◆ **Aim of the task**:
Please return the full listing below without altering anything.

◆ **Data provided**:
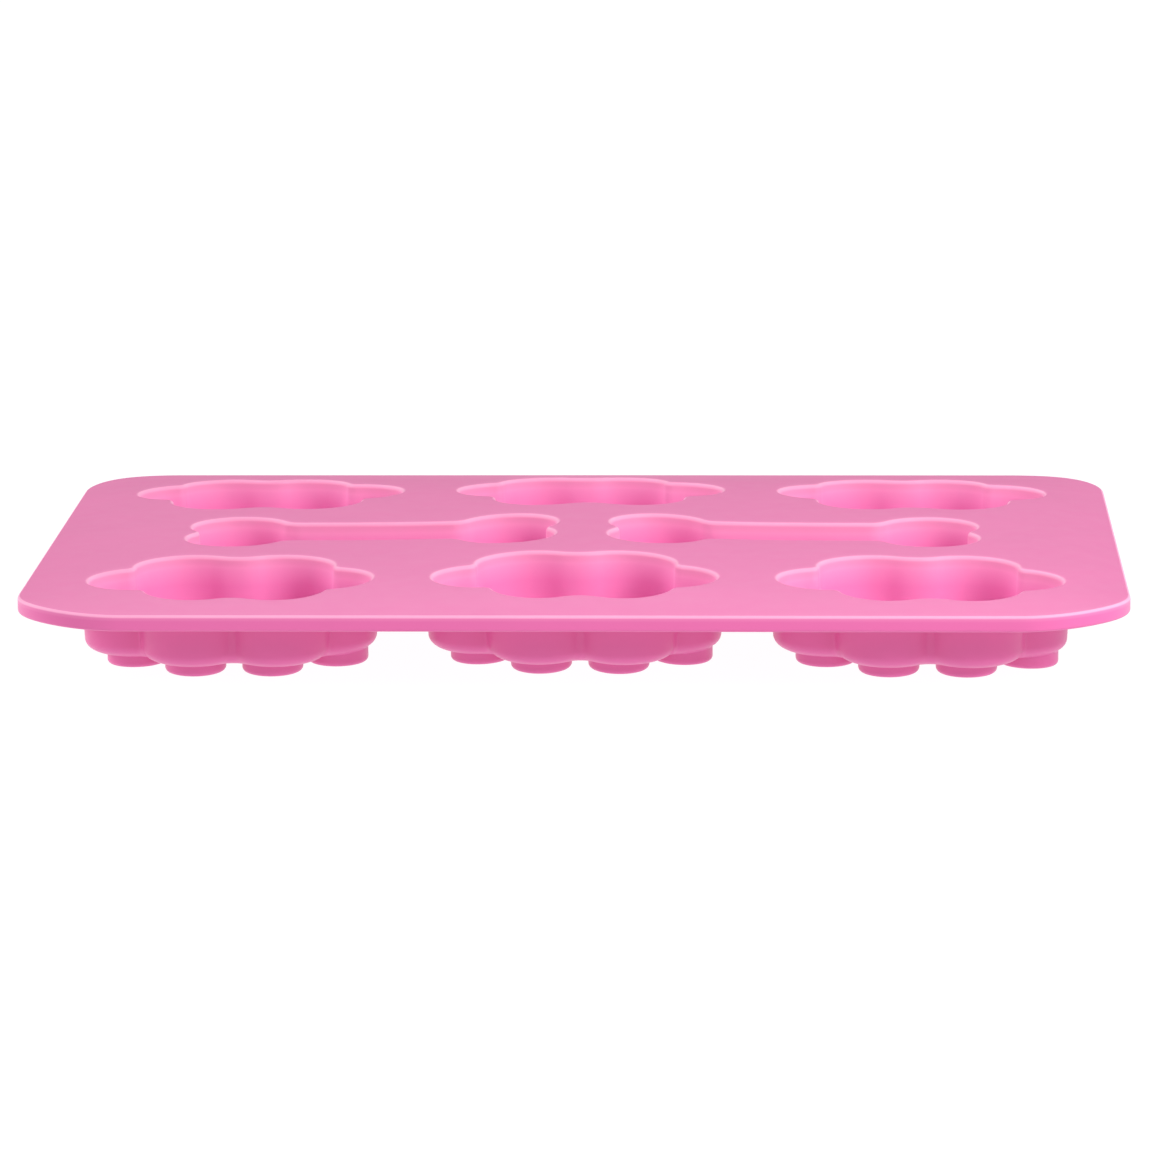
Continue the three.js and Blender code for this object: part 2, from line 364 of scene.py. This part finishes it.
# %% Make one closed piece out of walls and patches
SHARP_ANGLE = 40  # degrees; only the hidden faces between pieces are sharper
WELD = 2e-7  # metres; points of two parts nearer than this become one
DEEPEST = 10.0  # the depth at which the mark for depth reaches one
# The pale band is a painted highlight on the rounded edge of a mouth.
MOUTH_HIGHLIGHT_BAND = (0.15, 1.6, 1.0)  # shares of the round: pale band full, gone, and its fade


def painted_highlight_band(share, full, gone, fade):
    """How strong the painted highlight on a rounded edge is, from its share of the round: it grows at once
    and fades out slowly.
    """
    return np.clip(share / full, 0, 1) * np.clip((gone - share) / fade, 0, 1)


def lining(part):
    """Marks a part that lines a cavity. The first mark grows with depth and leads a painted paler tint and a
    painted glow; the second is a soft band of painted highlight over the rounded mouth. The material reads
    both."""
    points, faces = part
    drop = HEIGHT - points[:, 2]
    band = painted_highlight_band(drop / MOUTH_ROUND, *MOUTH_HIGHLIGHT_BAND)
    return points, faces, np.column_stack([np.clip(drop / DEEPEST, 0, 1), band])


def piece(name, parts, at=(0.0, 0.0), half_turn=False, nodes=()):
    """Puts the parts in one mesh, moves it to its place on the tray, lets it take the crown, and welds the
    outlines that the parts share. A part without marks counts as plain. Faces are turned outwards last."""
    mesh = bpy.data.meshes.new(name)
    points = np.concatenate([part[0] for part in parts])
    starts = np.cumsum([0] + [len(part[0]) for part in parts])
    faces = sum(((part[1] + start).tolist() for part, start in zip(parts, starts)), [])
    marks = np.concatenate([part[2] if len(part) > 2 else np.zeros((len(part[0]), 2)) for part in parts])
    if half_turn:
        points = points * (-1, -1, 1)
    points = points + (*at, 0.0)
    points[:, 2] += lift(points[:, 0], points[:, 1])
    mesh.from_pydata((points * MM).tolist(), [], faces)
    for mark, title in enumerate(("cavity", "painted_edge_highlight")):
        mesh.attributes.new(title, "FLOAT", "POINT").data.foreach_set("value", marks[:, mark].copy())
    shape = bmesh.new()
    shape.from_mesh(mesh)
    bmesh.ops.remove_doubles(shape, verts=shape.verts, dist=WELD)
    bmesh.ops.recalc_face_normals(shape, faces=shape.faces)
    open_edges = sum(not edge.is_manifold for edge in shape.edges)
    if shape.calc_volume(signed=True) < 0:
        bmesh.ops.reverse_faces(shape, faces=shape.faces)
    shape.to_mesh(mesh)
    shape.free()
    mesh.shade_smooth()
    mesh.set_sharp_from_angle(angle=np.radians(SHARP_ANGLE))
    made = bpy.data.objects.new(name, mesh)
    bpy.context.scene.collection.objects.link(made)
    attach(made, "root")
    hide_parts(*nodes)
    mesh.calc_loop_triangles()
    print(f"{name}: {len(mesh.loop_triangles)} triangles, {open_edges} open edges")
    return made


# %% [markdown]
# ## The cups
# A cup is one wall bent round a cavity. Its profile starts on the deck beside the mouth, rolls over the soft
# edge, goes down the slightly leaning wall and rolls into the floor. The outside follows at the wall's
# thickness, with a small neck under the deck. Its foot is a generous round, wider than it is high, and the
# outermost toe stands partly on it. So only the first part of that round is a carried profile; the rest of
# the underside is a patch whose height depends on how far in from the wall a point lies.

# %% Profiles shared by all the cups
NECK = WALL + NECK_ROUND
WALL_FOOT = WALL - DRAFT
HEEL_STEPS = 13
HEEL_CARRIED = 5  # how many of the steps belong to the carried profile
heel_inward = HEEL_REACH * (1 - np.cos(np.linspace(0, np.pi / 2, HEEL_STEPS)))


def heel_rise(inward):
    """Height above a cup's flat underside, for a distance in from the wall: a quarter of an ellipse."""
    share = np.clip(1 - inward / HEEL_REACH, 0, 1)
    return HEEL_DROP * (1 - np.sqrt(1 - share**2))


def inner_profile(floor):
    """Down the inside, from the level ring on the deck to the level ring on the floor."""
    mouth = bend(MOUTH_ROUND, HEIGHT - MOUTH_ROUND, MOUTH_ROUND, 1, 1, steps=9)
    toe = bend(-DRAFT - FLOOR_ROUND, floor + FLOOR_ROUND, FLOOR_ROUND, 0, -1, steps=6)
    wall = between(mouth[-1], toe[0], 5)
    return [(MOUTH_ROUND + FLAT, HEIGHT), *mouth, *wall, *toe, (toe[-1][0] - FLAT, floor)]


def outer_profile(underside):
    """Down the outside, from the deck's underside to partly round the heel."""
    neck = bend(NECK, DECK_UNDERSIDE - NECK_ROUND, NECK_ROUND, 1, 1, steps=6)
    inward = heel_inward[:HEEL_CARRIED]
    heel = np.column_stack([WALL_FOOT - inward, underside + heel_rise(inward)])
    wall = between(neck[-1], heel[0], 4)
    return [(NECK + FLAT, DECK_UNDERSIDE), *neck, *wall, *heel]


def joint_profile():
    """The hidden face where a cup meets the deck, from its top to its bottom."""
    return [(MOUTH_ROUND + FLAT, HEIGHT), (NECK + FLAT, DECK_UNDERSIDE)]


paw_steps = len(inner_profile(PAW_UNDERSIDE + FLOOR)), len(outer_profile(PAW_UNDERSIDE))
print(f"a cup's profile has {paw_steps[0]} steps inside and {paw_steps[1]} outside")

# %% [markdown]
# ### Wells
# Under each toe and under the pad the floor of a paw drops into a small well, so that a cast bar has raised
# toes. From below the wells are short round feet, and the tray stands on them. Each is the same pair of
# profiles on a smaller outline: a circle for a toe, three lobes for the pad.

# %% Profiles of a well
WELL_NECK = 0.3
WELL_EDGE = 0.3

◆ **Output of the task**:
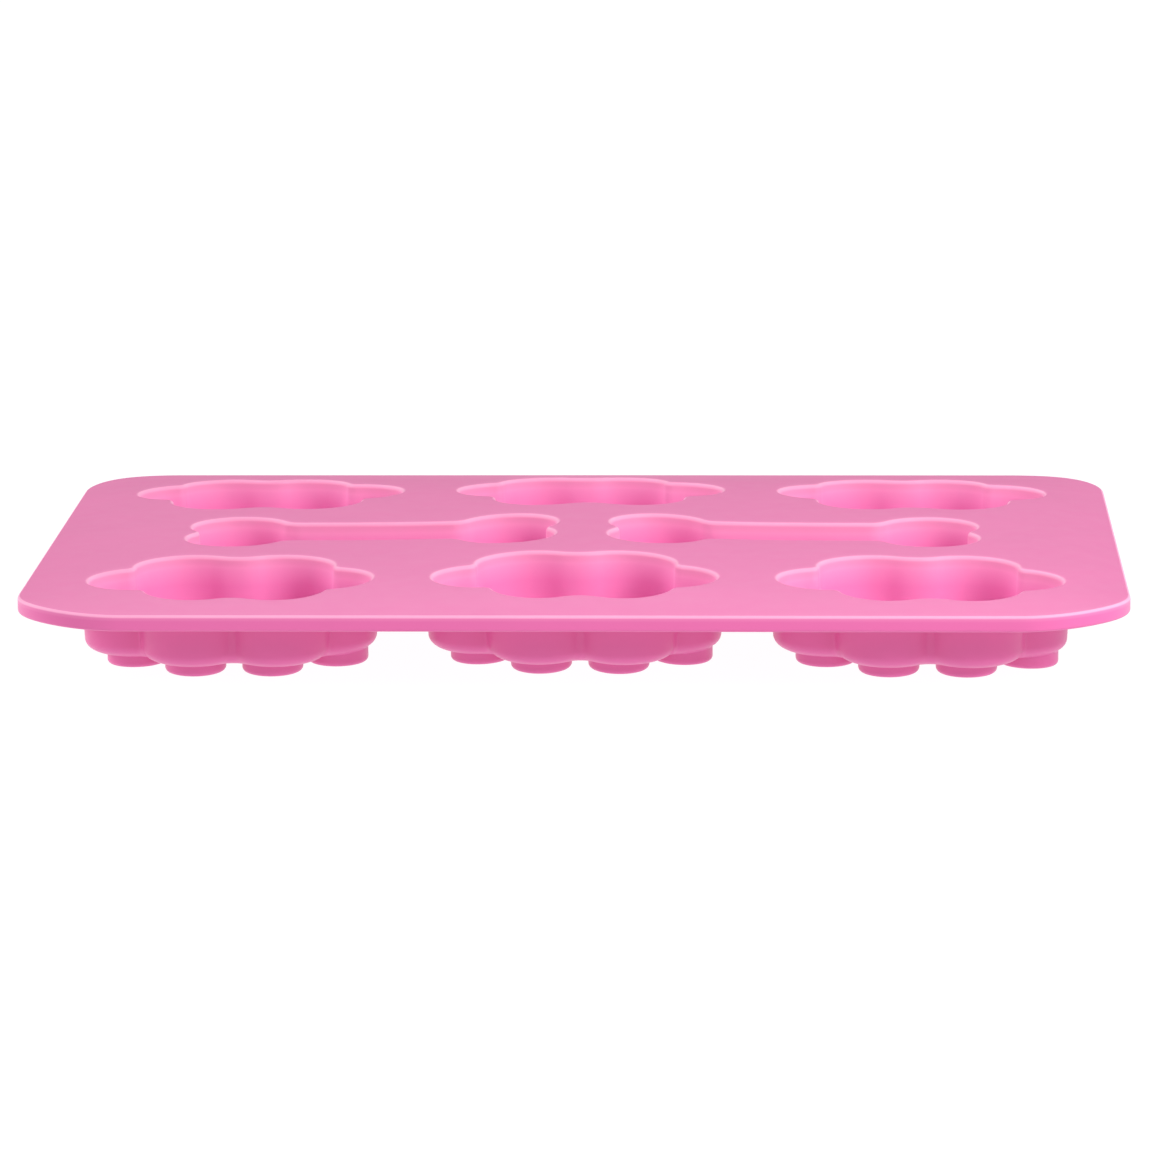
Continue the three.js and Blender code for this object: part 2, from line 364 of scene.py. This part finishes it.
# %% Make one closed piece out of walls and patches
SHARP_ANGLE = 40  # degrees; only the hidden faces between pieces are sharper
WELD = 2e-7  # metres; points of two parts nearer than this become one
DEEPEST = 10.0  # the depth at which the mark for depth reaches one
# The pale band is a painted highlight on the rounded edge of a mouth.
MOUTH_HIGHLIGHT_BAND = (0.15, 1.6, 1.0)  # shares of the round: pale band full, gone, and its fade


def painted_highlight_band(share, full, gone, fade):
    """How strong the painted highlight on a rounded edge is, from its share of the round: it grows at once
    and fades out slowly.
    """
    return np.clip(share / full, 0, 1) * np.clip((gone - share) / fade, 0, 1)


def lining(part):
    """Marks a part that lines a cavity. The first mark grows with depth and leads a painted paler tint and a
    painted glow; the second is a soft band of painted highlight over the rounded mouth. The material reads
    both."""
    points, faces = part
    drop = HEIGHT - points[:, 2]
    band = painted_highlight_band(drop / MOUTH_ROUND, *MOUTH_HIGHLIGHT_BAND)
    return points, faces, np.column_stack([np.clip(drop / DEEPEST, 0, 1), band])


def piece(name, parts, at=(0.0, 0.0), half_turn=False, nodes=()):
    """Puts the parts in one mesh, moves it to its place on the tray, lets it take the crown, and welds the
    outlines that the parts share. A part without marks counts as plain. Faces are turned outwards last."""
    mesh = bpy.data.meshes.new(name)
    points = np.concatenate([part[0] for part in parts])
    starts = np.cumsum([0] + [len(part[0]) for part in parts])
    faces = sum(((part[1] + start).tolist() for part, start in zip(parts, starts)), [])
    marks = np.concatenate([part[2] if len(part) > 2 else np.zeros((len(part[0]), 2)) for part in parts])
    if half_turn:
        points = points * (-1, -1, 1)
    points = points + (*at, 0.0)
    points[:, 2] += lift(points[:, 0], points[:, 1])
    mesh.from_pydata((points * MM).tolist(), [], faces)
    for mark, title in enumerate(("cavity", "painted_edge_highlight")):
        mesh.attributes.new(title, "FLOAT", "POINT").data.foreach_set("value", marks[:, mark].copy())
    shape = bmesh.new()
    shape.from_mesh(mesh)
    bmesh.ops.remove_doubles(shape, verts=shape.verts, dist=WELD)
    bmesh.ops.recalc_face_normals(shape, faces=shape.faces)
    open_edges = sum(not edge.is_manifold for edge in shape.edges)
    if shape.calc_volume(signed=True) < 0:
        bmesh.ops.reverse_faces(shape, faces=shape.faces)
    shape.to_mesh(mesh)
    shape.free()
    mesh.shade_smooth()
    mesh.set_sharp_from_angle(angle=np.radians(SHARP_ANGLE))
    made = bpy.data.objects.new(name, mesh)
    bpy.context.scene.collection.objects.link(made)
    attach(made, "root")
    hide_parts(*nodes)
    mesh.calc_loop_triangles()
    print(f"{name}: {len(mesh.loop_triangles)} triangles, {open_edges} open edges")
    return made


# %% [markdown]
# ## The cups
# A cup is one wall bent round a cavity. Its profile starts on the deck beside the mouth, rolls over the soft
# edge, goes down the slightly leaning wall and rolls into the floor. The outside follows at the wall's
# thickness, with a small neck under the deck. Its foot is a generous round, wider than it is high, and the
# outermost toe stands partly on it. So only the first part of that round is a carried profile; the rest of
# the underside is a patch whose height depends on how far in from the wall a point lies.

# %% Profiles shared by all the cups
NECK = WALL + NECK_ROUND
WALL_FOOT = WALL - DRAFT
HEEL_STEPS = 13
HEEL_CARRIED = 5  # how many of the steps belong to the carried profile
heel_inward = HEEL_REACH * (1 - np.cos(np.linspace(0, np.pi / 2, HEEL_STEPS)))


def heel_rise(inward):
    """Height above a cup's flat underside, for a distance in from the wall: a quarter of an ellipse."""
    share = np.clip(1 - inward / HEEL_REACH, 0, 1)
    return HEEL_DROP * (1 - np.sqrt(1 - share**2))


def inner_profile(floor):
    """Down the inside, from the level ring on the deck to the level ring on the floor."""
    mouth = bend(MOUTH_ROUND, HEIGHT - MOUTH_ROUND, MOUTH_ROUND, 1, 1, steps=9)
    toe = bend(-DRAFT - FLOOR_ROUND, floor + FLOOR_ROUND, FLOOR_ROUND, 0, -1, steps=6)
    wall = between(mouth[-1], toe[0], 5)
    return [(MOUTH_ROUND + FLAT, HEIGHT), *mouth, *wall, *toe, (toe[-1][0] - FLAT, floor)]


def outer_profile(underside):
    """Down the outside, from the deck's underside to partly round the heel."""
    neck = bend(NECK, DECK_UNDERSIDE - NECK_ROUND, NECK_ROUND, 1, 1, steps=6)
    inward = heel_inward[:HEEL_CARRIED]
    heel = np.column_stack([WALL_FOOT - inward, underside + heel_rise(inward)])
    wall = between(neck[-1], heel[0], 4)
    return [(NECK + FLAT, DECK_UNDERSIDE), *neck, *wall, *heel]


def joint_profile():
    """The hidden face where a cup meets the deck, from its top to its bottom."""
    return [(MOUTH_ROUND + FLAT, HEIGHT), (NECK + FLAT, DECK_UNDERSIDE)]


paw_steps = len(inner_profile(PAW_UNDERSIDE + FLOOR)), len(outer_profile(PAW_UNDERSIDE))
print(f"a cup's profile has {paw_steps[0]} steps inside and {paw_steps[1]} outside")

# %% [markdown]
# ### Wells
# Under each toe and under the pad the floor of a paw drops into a small well, so that a cast bar has raised
# toes. From below the wells are short round feet, and the tray stands on them. Each is the same pair of
# profiles on a smaller outline: a circle for a toe, three lobes for the pad.

# %% Profiles of a well
WELL_NECK = 0.3
WELL_EDGE = 0.3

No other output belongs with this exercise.